| The Harvard Salient | November 4, 1996 |
Over the past six weeks, the Harvard Objectivist Club has held a lecture series on the principles of Objectivism, a philosophy described by Ayn Rand in her well-known works The Fountainhead and Atlas Shrugged. Rand believed that the practice of reason and the understanding that objective reality exists are crucial to living a full and happy life.
The first lecture, delivered by Harry Binswanger, a teacher at the Objectivist Graduate Center in upstate New York, was a general overview of the principles of Objectivism. Not surprisingly, some students met the first lecture with vocal opposition. Subsequent lectures, which have been more sympathetically received, focused on specific aspects of Objectivism, such as Rand's theory of free will and the process of deriving morality from objective facts.

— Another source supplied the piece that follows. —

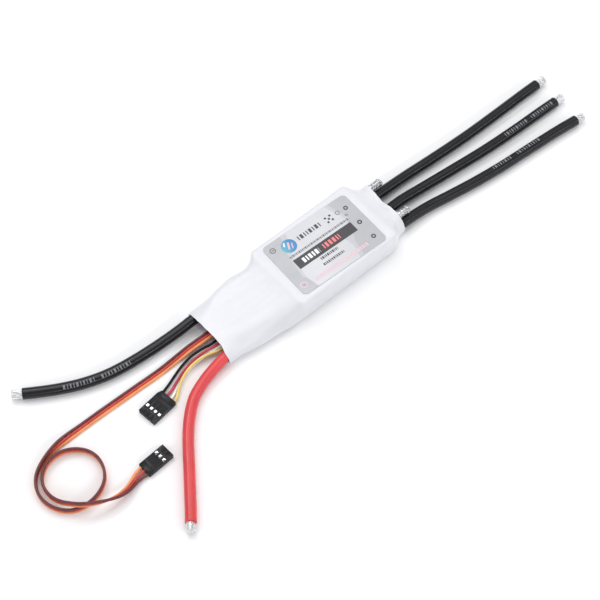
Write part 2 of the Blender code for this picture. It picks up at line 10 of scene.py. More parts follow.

Ayn Rand was born in St. Petersburg in 1905. She taught herself to read at age six and quickly developed a love for reading and writing. Disgusted with the mysticism and collectivism of Russia, she fled to the United States in 1925. She later became one of the most outspoken defenders of American capitalism, calling it the system which redeemed the rest of the world. Rand believed that capitalism was the most appropriate economic system for human life because it glorifies individual achievement and respects individual rights and private property. She believed that rational self-interest should be the one guide of human action. She claimed, "My philosophy, in essence, is the concept of man as a heroic being, with his own happiness as the moral purpose of his life, with productive achievement as his noblest activity, and reason as his only absolute."
Many are put off by Rand's philosophy because of negative hearsay. In one "Simpsons" episode, Maggie is placed in the "Ayn Rand School for Tots," where a few angry matrons sit around with signs on the wall reading "Helping is Futile." I have nothing against "The Simpsons," but some people have actually formed what they think are educated opinions on Ayn Rand based only on such trivialized portrayals. She has been called a fascist and a Communist even though she despised systems such as fascism and Communism on the grounds that they violated individual rights and stifled individual achievement.
Objectivism is not an altogether new system. Rand was heavily influenced by the Aristotelian logic of the ancient Greeks. She glorifies the individual - his loves, his achievements, and most importantly, his mind. Ayn Rand's works are inspirational statements on what the rational mind can achieve. It is a refreshing alternative to the typical morass of cultural relativism and mediocrity that we see every day.
The next few lectures will deal with Objectivism as it relates to some current issues such as enviromentalism and multiculturalism. The lectures are held in the Sackler Museum lecture hall, and the times are posted on the "Ayn Rand Comes to Harvard" flyers around campus.